Tuntut-Keadilan-Penganiayaan-Anaknya-Ponpes-Laporkan-Orang-Tua-Korban-ke-Polisi.jpg
(Istimewa)

RIAU ONLINE, PEKANBARU - Orang tua korban penganiayaan Fahri (13 tahun) oleh seniornya di Pondok Pesantren (Ponpes) Kabupaten Kampar, Shinta dilaporkan oleh pihak Ponpes ke Polres Kampar terkait pencemaran nama baik.

Shinta memviralkan kasus anaknya Fahri yang diduga dianiaya oleh beberapa orang seniornya di Ponpes DQ di media sosial, malah dilaporkan balik pihak Ponpes dengan alasan pencemaran nama baik.

Atas dasar itulah Shinta dipanggil Polres Kampar untuk diperiksa dan dimintai keterangan.

Shinta akhirnya datang didampingi kuasa hukumnya dari LBH Tuah Negeri Nusantara memenuhi panggilan penyidik Polres Kampar, Rabu, 30 Oktober 2024 lalu.

"Ini adalah bentuk kriminalisasi terhadap kami.

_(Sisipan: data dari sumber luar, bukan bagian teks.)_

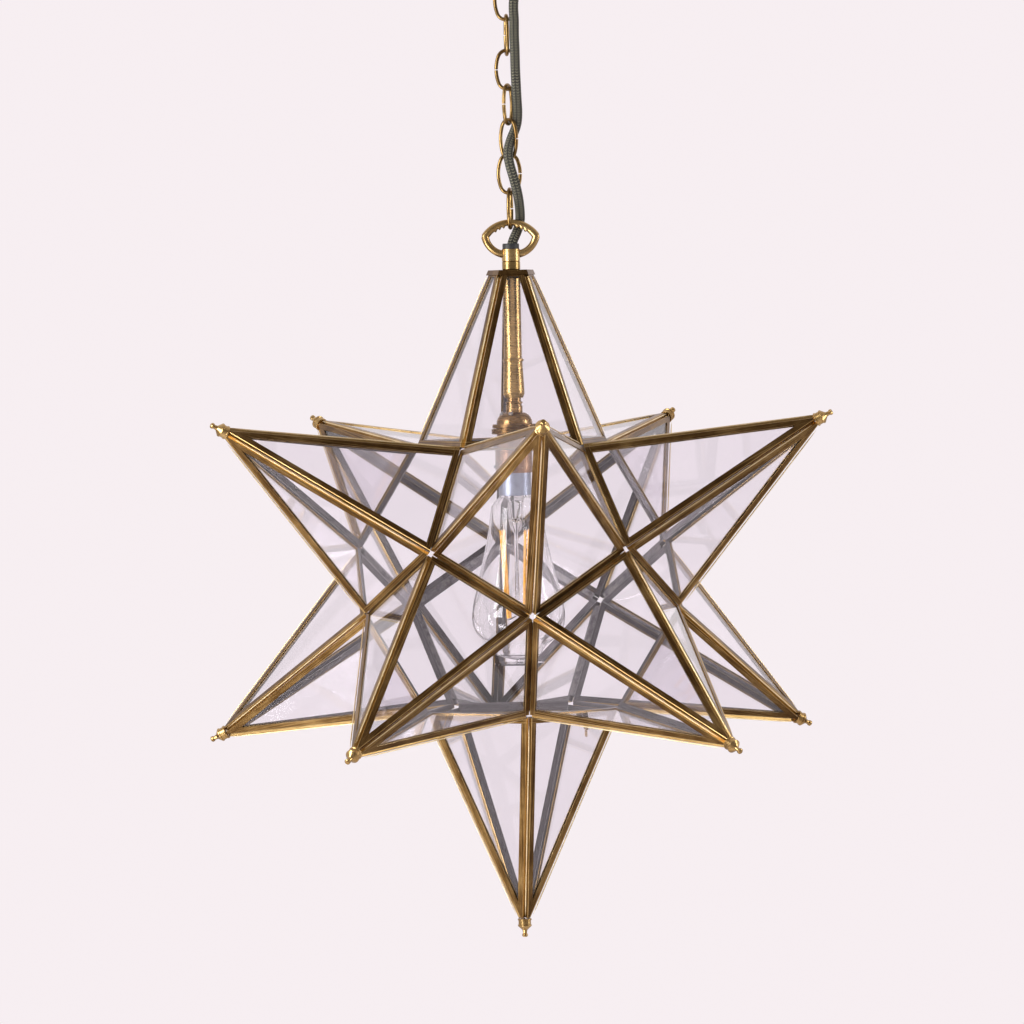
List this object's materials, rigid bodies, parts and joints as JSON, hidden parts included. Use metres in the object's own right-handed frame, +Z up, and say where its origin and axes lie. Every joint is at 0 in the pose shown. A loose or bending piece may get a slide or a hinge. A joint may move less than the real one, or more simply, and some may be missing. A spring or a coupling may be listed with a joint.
{
  "type": "moravian star pendant light",
  "caption": "Glazed brass star lantern of pentagonal points round a hollow core, with a hinged door point and a lampholder inside, on a stem, loop and chain from a ceiling rose.",
  "frame": {"origin": "centre of the ceiling plate's upper face, where it meets the ceiling", "axes": "+Z upwards into the ceiling, -Y towards the front, +X to the right"},
  "size_m": [0.4198, 0.441, 0.7274],
  "materials": {
    "patina_brass": "aged, brushed",
    "dark_brass": "dark antique patina",
    "steel": "plated",
    "pane_glass": "clear, polished",
    "lamp_glass": "clear, blown",
    "solder": "tarnished tin solder",
    "black_rubber": "matt",
    "cord_cotton": "braided",
    "phenolic": "moulded",
    "ceramic_white": "glazed",
    "lamp_cap_metal": "bright",
    "filament": "phosphor coated",
    "core_wire": "insulation"
  },
  "bodies": {
    "ceiling": {"ceiling_rose": "patina_brass", "ceiling_plate": "steel", "ceiling_hook": "dark_brass", "rose_nuts": "steel", "rose_ferrule": "patina_brass", "rose_cord_bush": "phenolic", "terminal_block": "ceramic_white", "terminal_screws": "steel", "rose_tails": "core_wire", "flex_cord": "cord_cotton"},
    "link_1": {"chain_link_1": "dark_brass"},
    "link_2": {"chain_link_2": "dark_brass"},
    "link_3": {"chain_link_3": "dark_brass"},
    "link_4": {"chain_link_4": "dark_brass"},
    "link_5": {"chain_link_5": "dark_brass"},
    "link_6": {"chain_link_6": "dark_brass"},
    "link_7": {"chain_link_7": "dark_brass"},
    "star": {"hanging_loop": "dark_brass", "cord_grommet": "black_rubber", "stem_collar": "dark_brass", "stem_flex": "cord_cotton", "crown_cap": "patina_brass", "stem_tube": "dark_brass", "stem_sleeve": "dark_brass", "holder_dome": "dark_brass", "holder_screws": "steel", "shade_rings": "dark_brass", "holder_skirt": "dark_brass", "holder_insulator": "phenolic", "frame_top": "patina_brass", "glass_top": "pane_glass", "glass_upper": "pane_glass", "glass_lower": "pane_glass", "star_finials": "patina_brass", "star_knuckles": "patina_brass", "valley_solder": "solder", "hinge_pin": "steel", "frame_upper_1": "patina_brass", "frame_lower_1": "patina_brass", "frame_upper_2": "patina_brass", "frame_lower_2": "patina_brass", "frame_upper_3": "patina_brass", "frame_lower_3": "patina_brass", "frame_upper_4": "patina_brass", "frame_lower_4": "patina_brass", "frame_upper_5": "patina_brass", "frame_lower_5": "patina_brass", "plunger_springs": "steel"},
    "door": {"frame_door": "patina_brass", "glass_door": "pane_glass", "door_finial": "patina_brass", "door_knuckles": "patina_brass", "door_catch": "patina_brass"},
    "lamp": {"bulb_glass": "lamp_glass", "lamp_cap": "lamp_cap_metal", "lamp_insulator": "phenolic", "lamp_mount": "lamp_glass", "lamp_filaments": "filament", "lamp_wires": "lamp_cap_metal"},
    "plungers": {"contact_plungers": "patina_brass"}
  },
  "joints": [
    {"name": "link_1_swing", "type": "hinge", "parent": "ceiling", "child": "link_1", "pos_m": [0, 0, -0.07845], "axis": [0, 1, 0], "range_deg": [-10, 10], "deforming": ["flex_cord"]},
    {"name": "link_2_swing", "type": "hinge", "parent": "link_1", "child": "link_2", "pos_m": [0, 0, -0.1013], "axis": [1, 0, 0], "range_deg": [-10, 10], "deforming": ["flex_cord"]},
    {"name": "link_3_swing", "type": "hinge", "parent": "link_2", "child": "link_3", "pos_m": [0, 0, -0.1249], "axis": [0, 1, 0], "range_deg": [-10, 10], "deforming": ["flex_cord"]},
    {"name": "link_4_swing", "type": "hinge", "parent": "link_3", "child": "link_4", "pos_m": [0, 0, -0.1485], "axis": [1, 0, 0], "range_deg": [-10, 10], "deforming": ["flex_cord"]},
    {"name": "link_5_swing", "type": "hinge", "parent": "link_4", "child": "link_5", "pos_m": [0, 0, -0.1721], "axis": [0.4384, 0.8988, 0], "range_deg": [-10, 10], "deforming": ["flex_cord"]},
    {"name": "link_6_swing", "type": "hinge", "parent": "link_5", "child": "link_6", "pos_m": [0, 0, -0.1957], "axis": [-0.6561, 0.7547, 0], "range_deg": [-10, 10], "deforming": ["flex_cord"]},
    {"name": "link_7_swing", "type": "hinge", "parent": "link_6", "child": "link_7", "pos_m": [0, 0, -0.2193], "axis": [1, 0, 0], "range_deg": [-10, 10], "deforming": ["flex_cord"]},
    {"name": "star_swing", "type": "hinge", "parent": "link_7", "child": "star", "pos_m": [0, 0, -0.2429], "axis": [0.225, 0.9744, 0], "range_deg": [-10, 10], "deforming": ["flex_cord"]},
    {"name": "door_hinge", "type": "hinge", "parent": "star", "child": "door", "pos_m": [-0.05468, 0.01777, -0.57459], "axis": [0.309, 0.9511, 0], "range_deg": [0, 90]},
    {"name": "bulb_slide", "type": "slide", "parent": "star", "child": "lamp", "axis": [0, 0, -1], "range_m": [0, 0.03]},
    {"name": "plunger_slide", "type": "slide", "parent": "star", "child": "plungers", "axis": [0, 0, -1], "range_m": [0, 0.0024], "deforming": ["plunger_springs"]}
  ],
  "couplings": [
    {"joint": "plunger_slide", "follows": "bulb_slide", "ratio": 0.075}
  ]
}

Kami hanya berusaha mencari keadilan untuk anak kami yang menjadi korban perundungan," ungkap Shinta didampingi LBH Tuah Negeri Nusantara, Kamis, 31 Oktober 2024.

Suardi sebagai Ketua Umum DPP, LBH Tuah Nusantara menambahkan dan menilai, pihak pondok pesantren tampak lebih memihak kepada pelaku perundungan, alih-alih mencari solusi untuk korban.

"Kami sudah berusaha mendatangi pihak pondok secara langsung, tetapi tidak ada upaya penyelesaian. Sebaliknya, mereka malah menyalahkan anak kami dengan tuduhan yang tidak berdasar," jelas Suardi.



Dalam konteks hukum, sekolah memiliki tanggung jawab untuk melindungi siswanya dari kekerasan. Pasal 9 ayat (1a) UU No. 35 Tahun 2014 menyebutkan bahwa setiap anak berhak mendapatkan perlindungan dari kejahatan seksual dan kekerasan, termasuk dari pendidik dan sesama siswa.

"Pondok pesantren ini seharusnya berperan sebagai 'orang tua pengganti' yang melindungi anak-anak dari segala bentuk kekerasan," jelasnya.

Di sisi lain, pihak pondok diduga melakukan pembiaran atas kekerasan fisik yang terjadi. Hal ini jelas melanggar Pasal 76C UU No. 35/2014 yang melarang kekerasan terhadap anak.

"Kami akan melaporkan pimpinan pondok dan jajaran terkait ke Polda Riau karena mereka telah melakukan pelanggaran hukum," tegas Suardi.

Tim kuasa hukum tidak hanya akan mempertahankan Shinta, tetapi juga berencana untuk meminta investigasi khusus dari Kementerian Agama.

"Kami ingin memastikan bahwa tidak ada korban lain yang merasa terjebak dalam situasi ini. Pondok pesantren harus dievaluasi," kata Suardi.

Pihak keluarga korban berharap agar Fahri  mendapatkan perlindungan dan keadilan. Mengapa justru orang tuanya yang dilaporkan pihak Ponpes DQ.

LBH Tuah Negeri Nusantara siap melakukan segala upaya hukum, termasuk mengirim surat kepada Kapolri dan Kementerian Pemberdayaan Perempuan dan Perlindungan Anak, untuk mendapatkan perlindungan hukum yang lebih lanjut.

"Kami tidak akan membiarkan orang yang tidak bersalah diproses hukum. Kami akan berjuang semaksimal mungkin," tutup Suardi.